Which brings me to the room I won’t walk into.

I don’t rest well. I’m bad at it in a way I can’t explain away as a scheduling problem. There’s always something left on the list, and somewhere underneath that is a conviction that getting it all done depends on me. So I keep moving. And if I’m honest about why I don’t stop, it isn’t that I lack the time. It’s that admitting I need rest feels like admitting I’m failing.

I know that’s not true. I can tell you exactly why it isn’t. The rest is what makes the working hours worth anything — I’m sharper, kinder, more useful to everyone around me when I’ve actually stopped. My faith tells me the same thing, more plainly than I’d like. Rest isn’t a reward for finishing. It’s commanded. It’s built right into the week, no achievement required.

So here’s the crack in the whole thing. I’ve been going on about being the same person everywhere, one integrated life, nothing walled off — and the one part of my life I’ve quietly refused to bring into the system is the exact part God explicitly asked for. My theology says rest is holy. My gut reads it as weakness. Those two have never met.

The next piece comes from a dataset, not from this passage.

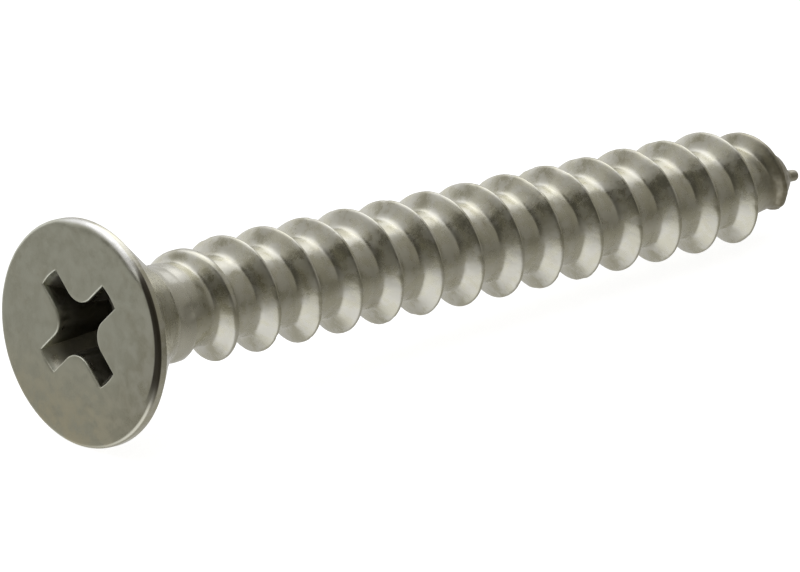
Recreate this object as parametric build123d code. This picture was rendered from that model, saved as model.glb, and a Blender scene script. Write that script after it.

The way through, I think, looks like tithing. I already trust God with ten percent of the money. Not because the math works — the math never works, that’s the whole point — but because I believe He does more with the ninety than I’d ever squeeze out of the hundred. That’s not a budgeting strategy. That’s faith, applied to something I can count.

I’ve just never extended it to the calendar. Rest is a tithe of time. You give back the seventh and trust that six days in His hands beat seven in yours.

I believe that about my money. I’m still learning to believe it about my week.